Required task -
Repeat exactly the lines from the start through the line with "return Part.Wire(edges), radii", both ends included.

Data shown -
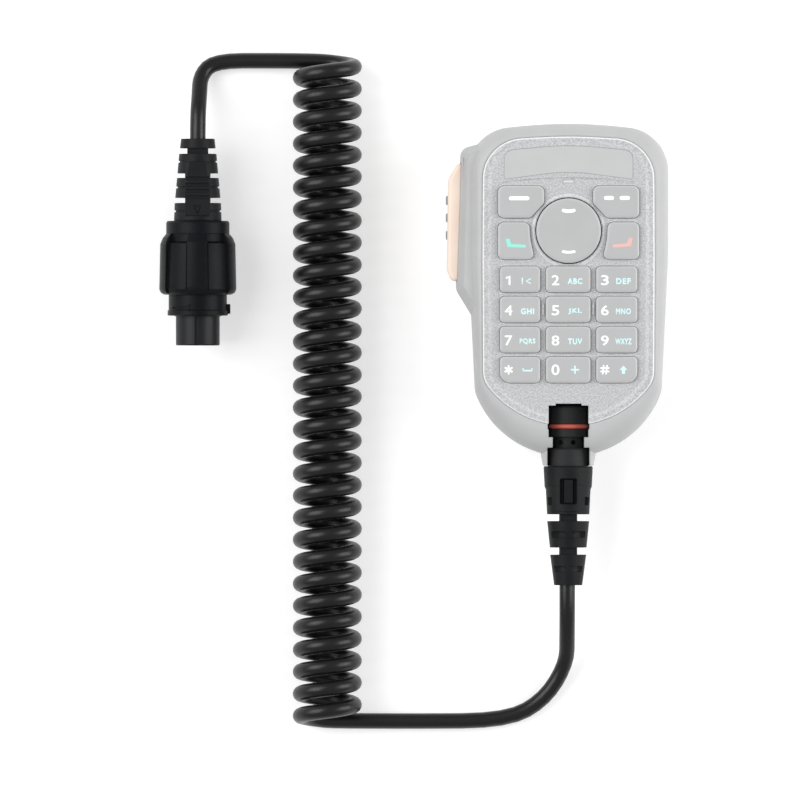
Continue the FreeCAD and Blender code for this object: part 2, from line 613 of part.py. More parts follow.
# ================================================================ cord
def rounded_route(points):
    """Path of straight runs joined by arcs that take up 0.45 of each corner's shorter run."""
    route = [Vector(*point) for point in points]
    edges = []
    radii = []
    start = route[0]
    for before, here, after in zip(route, route[1:], route[2:]):
        back = before - here
        ahead = after - here
        reach = 0.45 * min(back.Length, ahead.Length)
        back.normalize()
        ahead.normalize()
        half = back.getAngle(ahead) / 2
        radius = reach * math.tan(half)
        centre = here + (back + ahead).normalize() * (reach / math.cos(half))
        middle = centre + (here - centre).normalize() * radius
        edges.append(Part.LineSegment(start, here + back * reach).toShape())
        edges.append(Part.Arc(here + back * reach, middle, here + ahead * reach).toShape())
        start = here + ahead * reach
        radii.append(round(radius, 1))
    edges.append(Part.LineSegment(start, route[-1]).toShape())
    return Part.Wire(edges), radii


def cord_lead(name, points):
    path, radii = rounded_route(points)
    way = (Vector(*points[1]) - Vector(*points[0])).normalize()
    section = Part.Wire(Part.makeCircle(CORD_R, Vector(*points[0]), way))
    tube = path.makePipeShell([section], True, False)
    print(name, "radii", radii, "length", round(path.Length, 1),
          "volume share", round(tube.Volume / (math.pi * CORD_R ** 2 * path.Length), 4))
    return tube


def cord_coil():
    """Outer form of the curly length, one plain round bar."""
    return along_y(COIL_R, COIL_X, COIL_R, COIL_START_Y - CORD_R, COIL_END_Y + CORD_R)


# ================================================================ radio plug
def radio_plug_boot():
    """Segmented boot with a ribbed panel front and back."""
    profile = [(23.9, 7.6), (29.5, 7.4), (29.5, 4.0), (31.2, 4.0), (31.2, 7.2), (37.5, 6.65), (37.5, 4.0),
               (39.0, 4.0), (39.0, 6.5), (45.2, 5.95), (45.2, 3.3), (47.0, 3.3), (47.0, 5.7), (50.0, 5.35)]
    boot = turned(profile, RADIO_X, RADIO_Z)
    panel = box(RADIO_X - 3.95, RADIO_X + 3.95, 25.4, 42.6, RADIO_Z - PANEL_Z, RADIO_Z + PANEL_Z)
    neck = box(RADIO_X - 3.3, RADIO_X + 3.3, 42.0, 47.2, RADIO_Z - 4.6, RADIO_Z + 4.6)
    taper = turned([(24.0, 8.9), (30.0, 8.8), (42.2, 8.1), (42.6, 7.7), (50.0, 6.5)], RADIO_X, RADIO_Z)
    boot = fuse([boot, fuse([panel, neck]).common(taper)])
    cuts = [box(RADIO_X - 5, RADIO_X + 5, y, y + 1.1, RADIO_Z + side * 9.6 - 2.6, RADIO_Z + side * 9.6 + 2.6)
            for y in (30.7, 32.7, 34.7, 36.7) for side in (1, -1)]
    cuts += [side_grooves(RADIO_X, RADIO_Z, y, y + 0.6, radius, 0.45, 4.0)
             for y, radius in ((26.6, 7.5), (34.2, 6.9), (42.4, 6.2))]
    cuts.append(keyway_arrow())
    return boot.cut(Part.makeCompound(cuts))


def keyway_arrow():
    """Fine outline of a triangle that points along the keyway."""
    outer, inner = [Part.Face(Part.makePolygon(
        [Vector(RADIO_X + x, 27.2 + y, RADIO_Z + PANEL_Z - 0.3)
         for x, y in ((-half, half), (half, half), (0, -half), (-half, half))])) for half in (1.4, 0.85)]
    return outer.cut(inner).extrude(Vector(0, 0, 1))


def radio_plug_shell():
    """Fixed core of the plug: hollow nose with a keyway, and the barrel that the collar turns on."""
    profile = [(-15.9, 6.8), (-15.6, NOSE_R), (NOSE_END_Y, NOSE_R), (NOSE_END_Y, BARREL_R), (23.8, BARREL_R)]
    shell = turned(profile, RADIO_X, RADIO_Z)
    shell = shell.cut(along_y(5.9, RADIO_X, RADIO_Z, -17.0, -6.0))
    shell = shell.cut(box(RADIO_X - 0.9, RADIO_X - 0.1, -17.0, -6.9, RADIO_Z + 6.5, RADIO_Z + 8))
    shoulder = along_y(8.4, RADIO_X, RADIO_Z, 20.2, 21.6)
    return fuse([shell, shoulder])


def radio_plug_insert():
    insert = along_y(5.85, RADIO_X, RADIO_Z, -12.0, -6.0)
    tunnels = [along_y(0.55, x, z, -13, -5) for x, z in radio_contacts()]
    return insert.cut(Part.makeCompound(tunnels))


def radio_contacts():
    """Ten contacts: a ring of eight and two in the middle."""
    places = list(ring_places(8, 3.9, RADIO_X, RADIO_Z))
    return places + list(ring_places(2, 1.3, RADIO_X, RADIO_Z))


def radio_plug_pins():
    return [along_y(0.5, x, z, -14.2, -6.0) for x, z in radio_contacts()]


def radio_plug_seal():
    """Rubber ring on the nose, inside the collar's mouth."""
    return along_y(8.3, RADIO_X, RADIO_Z, -3.0, -1.2).cut(along_y(BARREL_R, RADIO_X, RADIO_Z, -4.0, 0.0))


def wedge(middle, half, radius, y0, y1):
    """Slice of a round bar about Y, centred on an angle in degrees from +X."""
    points = [Vector(RADIO_X, y0, RADIO_Z)]
    for angle in (middle - half, middle, middle + half):
        turn = math.radians(angle)
        points.append(Vector(RADIO_X + radius * math.cos(turn), y0, RADIO_Z + radius * math.sin(turn)))
    return Part.Face(Part.makePolygon(points + [points[0]])).extrude(Vector(0, y1 - y0, 0))


def radio_plug_collar():
    """Coupling collar that turns on the barrel: top ring, four grip panels, lower bayonet ring."""
    barrel = turned([(-6.4, 9.3), (-6.2, 9.65), (-4.8, 9.65), (-4.6, 9.3), (0.3, 9.3), (0.3, 10.6),
                     (0.9, 11.2), (2.0, 11.5), (16.6, 10.9), (17.2, 9.6), (19.7, 9.6), (19.7, 10.1),
                     (23.2, 10.1), (23.8, 9.7)], RADIO_X, RADIO_Z)
    wings = turned([(0.4, 10.9), (0.9, 11.8), (2.0, 12.3), (16.4, 12.0), (18.4, 11.2), (19.9, 9.9)],
                   RADIO_X, RADIO_Z)
    fingers = turned([(0.6, 10.8), (1.6, 11.75), (2.6, 11.9), (17.0, 11.3), (20.0, 10.1)], RADIO_X, RADIO_Z)
    sides = [wings.common(wedge(angle, 33, 20, -8, 30)) for angle in (0, 180)]
    fronts = [fingers.common(wedge(angle, 16.5, 20, -8, 30)) for angle in (90, 270)]
    lugs = [along_y(10.4, RADIO_X, RADIO_Z, -5.8, -2.7).common(wedge(angle, 6, 20, -8, 0))
            for angle in (0, 230, 310)]
    collar = fuse([barrel] + sides + fronts + lugs)
    bore = [along_y(BARREL_R + 0.06, RADIO_X, RADIO_Z, -8.0, 25.0),
            along_y(8.5, RADIO_X, RADIO_Z, 20.0, 25.0), along_y(8.5, RADIO_X, RADIO_Z, -8.0, 0.2)]
    return collar.cut(Part.makeCompound(bore)).cut(Part.makeCompound([bayonet_mark()] + panel_lines()))


def panel_lines():
    """Fine grooves along both sides of the front and back grip panels."""
    core = turned([(0.0, 11.25), (18.0, 10.45)], RADIO_X, RADIO_Z)
    return [wedge(angle + side * 17.3, 0.8, 20, 1.6, 16.4).cut(core) for angle in (90, 270) for side in (1, -1)]


def bayonet_mark():
    """Shallow L-shaped groove round the front left of the bayonet ring."""
    band = along_y(12.0, RADIO_X, RADIO_Z, -5.2, -2.6).cut(along_y(9.0, RADIO_X, RADIO_Z, -6.0, -2.0))
    long_leg = box(RADIO_X - 7.8, RADIO_X - 2.0, -4.2, -3.6, RADIO_Z, RADIO_Z + 12)
    short_leg = box(RADIO_X - 2.6, RADIO_X - 2.0, -4.9, -3.0, RADIO_Z, RADIO_Z + 12)
    return band.common(long_leg.fuse(short_leg))


def radio_plug_circlip():
    """Open spring ring that keeps the collar on the barrel."""
    ring = along_y(8.3, RADIO_X, RADIO_Z, -0.8, 0.0).cut(along_y(BARREL_R, RADIO_X, RADIO_Z, -2.0, 1.0))
    return ring.cut(box(RADIO_X - 1.5, RADIO_X + 1.5, -2, 1, RADIO_Z - 10, RADIO_Z))


# ================================================================ the whole
def main():
    os.makedirs("parts", exist_ok=True)
    write("front_shell", front_shell())
    write("rear_shell", rear_shell())
    write("shell_gasket", gasket_ring(SEAM))
    write("face_plate", face_plate())
    write("label_plate", label_plate())
    for name, outline in key_outlines().items():
        write(name, push_key(outline))
    write("nav_disc", nav_disc())
    write("nav_pivot", nav_pivot())
    write("keypad_mat", keypad_mat())
    write("keypad_board", keypad_board())
    write("dome_switches", dome_switches())
    write("board_chips", board_chips())
    boot, capsule, mesh = mic_parts()
    write("mic_boot", boot)
    write("mic_capsule", capsule)
    write("mic_mesh", mesh)
    write("board_screws", screws(BOARD_SCREWS, 2.0, 1.0, BOARD_Z - 1.5, BOARD_Z, 22.6))
    write("shell_screws", screws(SHELL_SCREWS, 2.7, 1.4, 0.7, 3.0, 22.0))
    write("hang_up_stud", hang_up_stud())
    write("stud_screw", stud_screw())
    write("ptt_button", ptt_button())
    write("ptt_grip_ribs", ptt_grip_ribs())
    write("ptt_seal", ptt_seal())
    write("ptt_switch", ptt_switch())
    write("socket_body", socket_body())
    write("socket_nut", socket_nut())
    write("socket_pins", socket_pins())
    write("socket_ribbon", socket_ribbon())
    write("mic_plug_body", mic_plug_body())
    write("mic_plug_ring", mic_plug_ring())
    write("mic_plug_contacts", mic_plug_contacts())
    write("mic_plug_grip", mic_plug_grip())
    write("cord_lead_mic", cord_lead("cord_lead_mic", LEAD_MIC))
    write("cord_coil", cord_coil())
    write("cord_lead_radio", cord_lead("cord_lead_radio", LEAD_RADIO))
    write("radio_plug_boot", radio_plug_boot())
    write("radio_plug_shell", radio_plug_shell())
    write("radio_plug_insert", radio_plug_insert())
    write("radio_plug_pins", radio_plug_pins())
    write("radio_plug_seal", radio_plug_seal())
    write("radio_plug_collar", radio_plug_collar())
    write("radio_plug_circlip", radio_plug_circlip())


main()
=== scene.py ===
import json
import math

import bmesh
import bpy
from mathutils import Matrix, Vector


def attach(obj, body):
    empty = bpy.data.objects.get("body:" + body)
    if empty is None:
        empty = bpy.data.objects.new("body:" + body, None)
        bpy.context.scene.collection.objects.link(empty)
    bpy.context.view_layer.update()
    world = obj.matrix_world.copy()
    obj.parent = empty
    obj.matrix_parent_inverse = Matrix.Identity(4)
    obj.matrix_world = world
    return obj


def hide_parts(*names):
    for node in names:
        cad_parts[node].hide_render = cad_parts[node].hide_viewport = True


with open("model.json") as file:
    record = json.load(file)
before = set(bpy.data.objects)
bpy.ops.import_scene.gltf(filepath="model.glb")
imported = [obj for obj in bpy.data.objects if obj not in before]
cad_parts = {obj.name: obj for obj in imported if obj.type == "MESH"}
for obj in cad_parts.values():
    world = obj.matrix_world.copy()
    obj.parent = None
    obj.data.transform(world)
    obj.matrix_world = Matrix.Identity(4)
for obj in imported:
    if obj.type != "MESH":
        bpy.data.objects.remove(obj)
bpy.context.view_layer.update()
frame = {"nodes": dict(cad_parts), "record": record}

# Dimensions in this script are in millimetres and are multiplied by MM where Blender takes metres.
MM = 0.001
NODES = frame["nodes"]


# ================================================================ camera
PICTURE_WIDTH = 256                         # what the picture spans, edge to edge
CAMERA_X, CAMERA_Y = -53.6, -33.3
CAMERA_HEIGHT = 4000                        # far away, so that nothing leans


def make_camera():
    """Looks straight down on the laid-out set."""
    data = bpy.data.cameras.new("camera")
    data.sensor_width = 36.0
    data.lens = data.sensor_width * CAMERA_HEIGHT / PICTURE_WIDTH
    data.clip_end = 50.0
    data.dof.use_dof = False
    camera = bpy.data.objects.new("camera", data)
    camera.location = Vector((CAMERA_X, CAMERA_Y, CAMERA_HEIGHT)) * MM
    bpy.context.scene.collection.objects.link(camera)
    bpy.context.scene.camera = camera


# ================================================================ cord
CORD_R = 2.5
COIL_X, COIL_Z = -76.8, 11.05               # the coil's axis runs along Y
COIL_MIDDLE_R = 8.55                        # from that axis to the middle of the cord
COIL_TURNS, COIL_PITCH = 30, 7.02
COIL_START_Y = -135.8

# Control points of the two leads: from the handset's plug down onto the floor and left to the coil,
# and from the coil's far end left and up into the radio plug's boot.
MIC_LEAD = [(-0.3, -92.3, 16.0), (-0.3, -99.5, 16.0), (-0.3, -108.4, 12.0), (-0.3, -117.4, 5.0),
            (-7.2, -129.0, 2.5), (-19.2, -135.8, 2.5), (-49.0, -136.0, 2.5), (-70.0, -135.9, 2.5)]
RADIO_LEAD = [(-82.0, 75.1, 2.5), (-94.5, 75.2, 2.5), (-112.8, 75.2, 2.5), (-117.4, 70.6, 4.0),
              (-117.7, 63.8, 8.6), (-118.1, 57.2, 12.4), (-118.1, 50.0, 12.4)]


def helix(steps=16):
    """Control points of the curly length; they lie a little outside its curve."""
    radius = COIL_MIDDLE_R / ((1 + math.cos(math.pi / steps) ** 2) / 2)
    for i in range(COIL_TURNS * steps + 1):
        turn = 2 * math.pi * i / steps - math.pi / 2
        yield (COIL_X - radius * math.cos(turn),
               COIL_START_Y + COIL_PITCH * i / steps,
               COIL_Z + radius * math.sin(turn))


def make_cord():
    """The whole cord as one smooth round curve, from plug to plug."""
    points = MIC_LEAD + list(helix()) + RADIO_LEAD
    data = bpy.data.curves.new("cord", "CURVE")
    data.dimensions = "3D"
    spline = data.splines.new("NURBS")
    spline.points.add(len(points) - 1)
    for point, place in zip(spline.points, points):
        point.co = (*(Vector(place) * MM), 1.0)
        point.radius = CORD_R * MM
    spline.order_u = 3
    spline.use_endpoint_u = True
    spline.resolution_u = 4
    data.bevel_depth = 1.0                  # times each point's radius: keeps the curve's box true
    data.bevel_resolution = 6
    data.use_fill_caps = True
    cord = bpy.data.objects.new("cord", data)
    bpy.context.scene.collection.objects.link(cord)
    return cord


def declare_cord(cord):
    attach(cord, "handset")
    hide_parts("cord_lead_mic", "cord_coil", "cord_lead_radio")


make_camera()
cord = make_cord()
declare_cord(cord)


# ================================================================ shader helpers
MOTTLE_SIZE = 9.0                           # of the broad patches of slightly different colour


def new_material(name):
    material = bpy.data.materials.new(name)
    material.use_nodes = True
    nodes = material.node_tree.nodes
    shader = nodes["Principled BSDF"]
    return material, nodes, material.node_tree.links, shader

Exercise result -
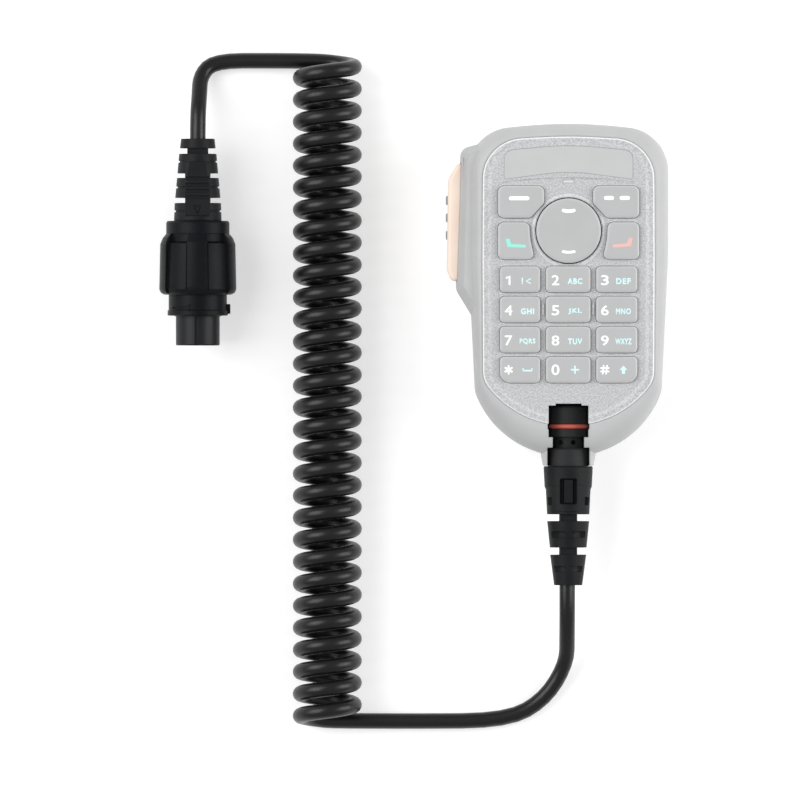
Continue the FreeCAD and Blender code for this object: part 2, from line 613 of part.py. More parts follow.
# ================================================================ cord
def rounded_route(points):
    """Path of straight runs joined by arcs that take up 0.45 of each corner's shorter run."""
    route = [Vector(*point) for point in points]
    edges = []
    radii = []
    start = route[0]
    for before, here, after in zip(route, route[1:], route[2:]):
        back = before - here
        ahead = after - here
        reach = 0.45 * min(back.Length, ahead.Length)
        back.normalize()
        ahead.normalize()
        half = back.getAngle(ahead) / 2
        radius = reach * math.tan(half)
        centre = here + (back + ahead).normalize() * (reach / math.cos(half))
        middle = centre + (here - centre).normalize() * radius
        edges.append(Part.LineSegment(start, here + back * reach).toShape())
        edges.append(Part.Arc(here + back * reach, middle, here + ahead * reach).toShape())
        start = here + ahead * reach
        radii.append(round(radius, 1))
    edges.append(Part.LineSegment(start, route[-1]).toShape())
    return Part.Wire(edges), radii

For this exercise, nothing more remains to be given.